When component or vulnerability evidence is missing, stale, incomplete, inconsistent, or unverifiable, the practice should produce an exception, remediation plan, risk-acceptance decision, or customer status update rather than silently treating the status as known.
Core controls
| Control | Purpose | Evidence produced |
|---|---|---|
| Component inventory maintenance CRA Art. 13 §§ 3, 6 SSDF PW.4 | Maintain current software, firmware, component, and supplier input visibility. | SBOMs, xBOMs, component inventories, version records. |
| SBOM/version binding CRA Art. 13 §§ 3, 6 | Tie transparency artifacts to product, firmware, software, and lifecycle state. | Version-bound SBOMs, product/component mappings. |
| Supplier component review SSDF PO.1.3 SP 800-161 SR-6 | Review supplier-provided software, firmware, and component records. | Supplier advisories, supplier component records, review findings. |
| Vulnerability intake workflow CRA Art. 13 §§ 6-10 SSDF RV.1 | Capture vulnerability reports from internal, supplier, customer, and public sources. | Vulnerability records, intake logs, disclosure records. |
| Affected-product analysis CRA Art. 13 §§ 6-10 SSDF RV.2 | Determine whether a vulnerability affects specific products, components, or versions. | Impact assessments, affected-product lists, analysis notes. |
| Remediation tracking CRA Art. 13 §§ 6-10 SSDF RV.2 | Track fixes, mitigations, updates, accepted risks, and customer commitments. | Remediation plans, patch records, risk acceptance records. |
| Vulnerability status communication CRA Art. 14 SSDF RV.2 | Communicate vulnerability status, scope, and remediation state where relevant. | VEX-like status statements, customer notifications, advisory records. |
What good practice looks like
Good practice treats component visibility as an operating input, not a static document. Teams maintain inventories, bind them to product versions, receive vulnerability information, analyse affected products, coordinate with suppliers, track remediation, and communicate status with enough context for customers and auditors to rely on it.

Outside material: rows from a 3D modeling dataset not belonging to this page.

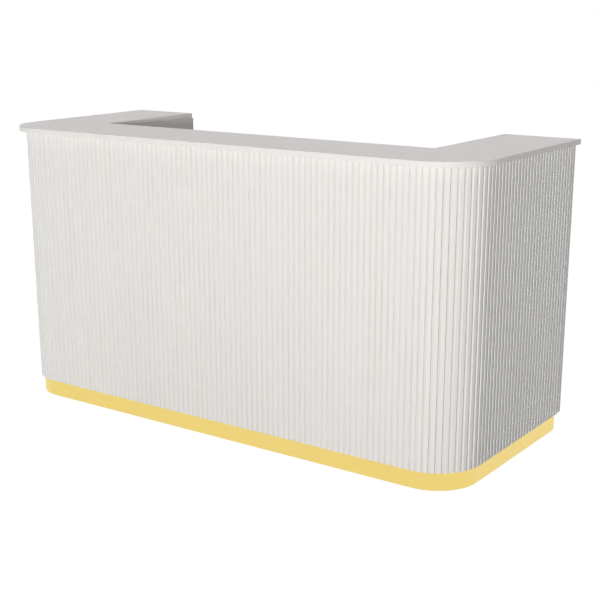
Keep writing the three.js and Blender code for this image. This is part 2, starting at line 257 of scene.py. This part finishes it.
def fluted_finish():
    """Sprayed lacquer on milled ribs: faint upright streaks, a little dust with painted shade darkening
    the grooves, and crest edges lightened by rubbing and a painted highlight.
    """
    shading = Shading("fluted_lacquer")
    shading.set(Specular_IOR_Level=0.35)
    streaks = shading.spread(shading.noise(34.0, 3.0, (1, 1, 0.03)), 0.0, 1.0)
    drift = shading.spread(shading.noise(2.2), 0.0, 0.6)
    colour = shading.blend(streaks, LACQUER, (0.805, 0.798, 0.770))
    colour = shading.blend(drift, colour, (0.80, 0.79, 0.765))
    # Painted shade with a little dust: the grooves darken to a warm grey, the more the deeper they are.
    dust_and_shade_strength = shading.spread(shading.noise(16.0, 3.0, (1, 1, 0.2)), 0.25, 0.45)
    deep = shading.spread(shading.layer("groove"), 0.0, 1.0, 0.15, 0.9)
    dust_and_painted_shade = shading.maths("MULTIPLY", deep, dust_and_shade_strength)
    colour = shading.blend(dust_and_painted_shade, colour, (0.56, 0.50, 0.435))
    # Painted highlight with some rubbed wear: the rounded crest edges are lightened in patches.
    crest_wear_and_highlight = shading.spread(shading.noise(30.0), 0.1, 0.7)
    rubbed = shading.maths("MULTIPLY", shading.layer("crest_edge"), crest_wear_and_highlight)
    colour = shading.blend(rubbed, colour, (0.86, 0.85, 0.83))
    rough = shading.spread(shading.noise(12.0, 3.0, (1, 1, 0.1)), 0.40, 0.50)
    rough = shading.maths("SUBTRACT", rough, shading.maths("MULTIPLY", rubbed, 0.06))
    return shading.finish(colour, rough, shading.noise(180.0, 2.0), 0.05, 0.10 * MM)


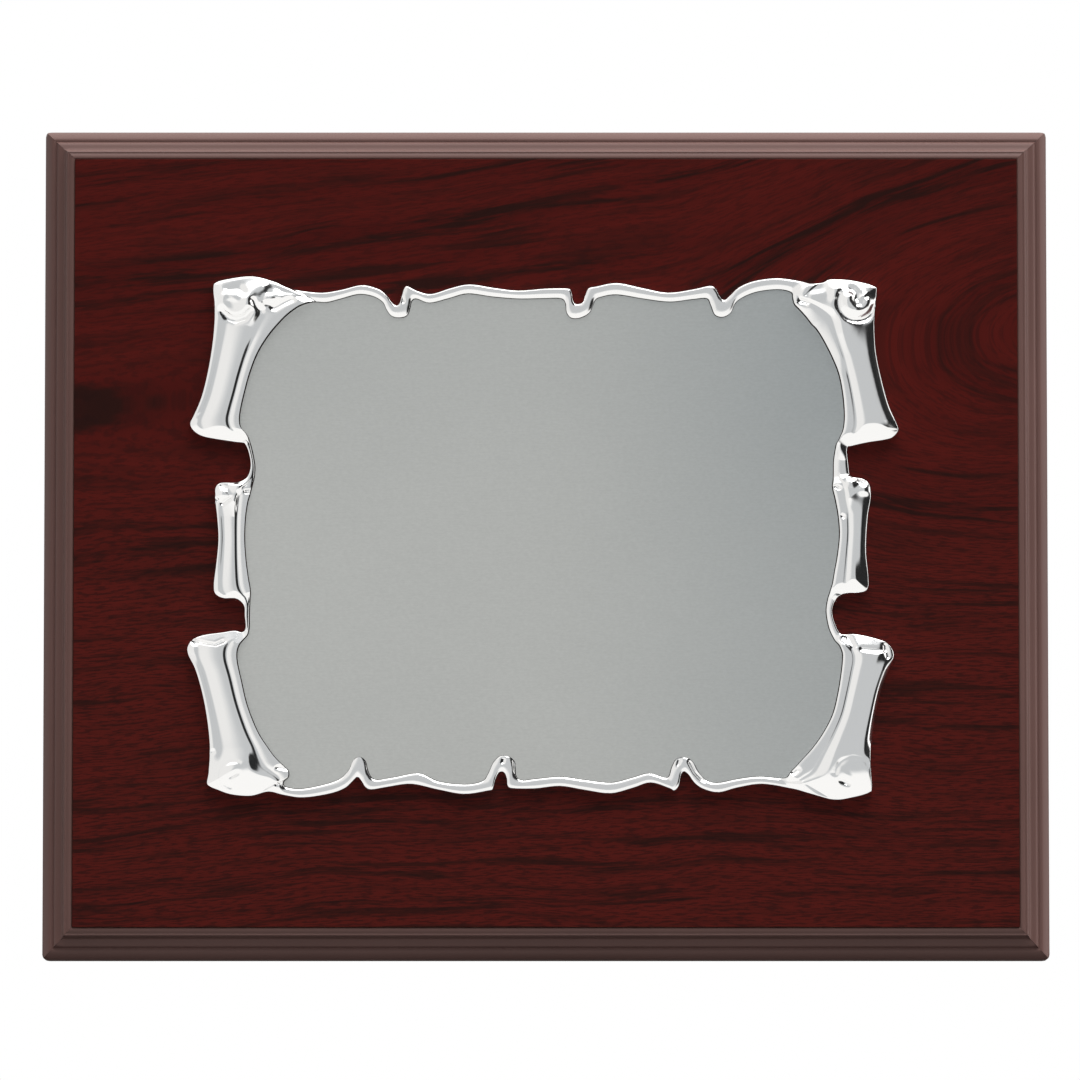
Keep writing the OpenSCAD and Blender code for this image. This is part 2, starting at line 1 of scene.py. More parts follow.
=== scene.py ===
# %% [markdown]
# # A wooden award plaque with a silver scroll plate
#
# A plaque of this kind is a veneered board with four mitred lengths of moulding round it. On its
# face sits a plate of polished metal, modelled as a torn parchment with rolled corners, and inside
# that frame lies a blank satin sheet for the engraving. Behind, it has a keyhole plate to hang it
# by, a folding strut to stand it on, and four rubber bumpers.
#
# The engineering model holds every piece at its true size and place. This script loads it as a
# fixed frame, gives each piece its surface, and swaps the pieces whose engineering shape is plain
# for finer meshes in the same place. Lengths are in metres in Blender, but the plate's own drawing
# is in millimetres, as an engraver would note it.

import math

import bmesh
import bpy
import numpy as np
from mathutils import Matrix, Vector


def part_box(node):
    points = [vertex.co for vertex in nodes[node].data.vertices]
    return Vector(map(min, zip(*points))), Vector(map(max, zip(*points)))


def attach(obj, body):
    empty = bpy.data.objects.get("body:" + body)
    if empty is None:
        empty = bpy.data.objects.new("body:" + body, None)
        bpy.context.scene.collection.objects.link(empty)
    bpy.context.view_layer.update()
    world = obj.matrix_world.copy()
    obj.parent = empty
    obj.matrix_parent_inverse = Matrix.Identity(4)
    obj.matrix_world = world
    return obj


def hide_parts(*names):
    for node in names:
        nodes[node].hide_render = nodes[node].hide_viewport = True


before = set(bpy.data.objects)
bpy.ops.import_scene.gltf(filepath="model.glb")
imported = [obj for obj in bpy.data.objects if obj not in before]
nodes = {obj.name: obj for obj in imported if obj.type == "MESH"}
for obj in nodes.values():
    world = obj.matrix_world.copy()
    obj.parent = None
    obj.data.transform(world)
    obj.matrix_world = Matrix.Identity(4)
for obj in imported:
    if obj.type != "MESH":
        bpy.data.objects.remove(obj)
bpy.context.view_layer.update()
MM = 0.001

# %% [markdown]
# ## The board's main sizes
#
# Every place below is worked out from the boxes of the engineering pieces, so that this script
# follows the model when a size changes. The face is the front plane of the veneer, the back is
# the plane y = 0, and the board's centre is the middle of the veneer.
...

An SBOM or xBOM does not by itself prove secure design, safe configuration, current integrity, authenticity, or vulnerability remediation. It is a transparency input that must be connected to decisions and actions.
Vulnerability records do not prove remediation unless connected to product versions, update records, and verification.
Useful status communication distinguishes unknown, not affected, affected, fixed, mitigated, and accepted-risk states where those distinctions matter.
Questions to ask
Suppliers
- What software, firmware, component, and dependency records can you provide for the assessed product or service?
- How will you notify us about vulnerabilities affecting supplied components or services?
- Can you provide status statements, remediation plans, or supplier advisories tied to specific product versions?
Internally
- Which products, firmware versions, software versions, and supplier inputs are mapped to each component?
- Who owns vulnerability triage, affected-product analysis, remediation, and customer communication?
- What criteria decide remediation, mitigation, monitoring, or risk acceptance?
Assessors / auditors
- Can vulnerability status be traced to products, components, versions, lifecycle state, and remediation decisions?
- Are accepted risks and unresolved findings visible?
- Is status communication supported by evidence rather than generic claims?
Implementers
- What systems maintain component inventories and product/component mappings?
- How are vulnerability sources, supplier advisories, and remediation workflows correlated?
- How will status statements remain fresh and scoped?
Evidence this should produce
This practice should produce SBOMs or xBOMs, component inventories, product/component mappings, supplier component records, vulnerability intake records, affected-product analysis, remediation plans, patch records, VEX-like status statements, customer notifications, and risk acceptance records.
Weak answer
The organization has an SBOM or vulnerability scanner but cannot show how component data is used to decide product impact or remediation.
Stronger answer
The organization maintains version-bound component records, uses them for affected-product analysis, tracks supplier advisories and remediation, communicates status with scope, and retains records for audit and customer assurance.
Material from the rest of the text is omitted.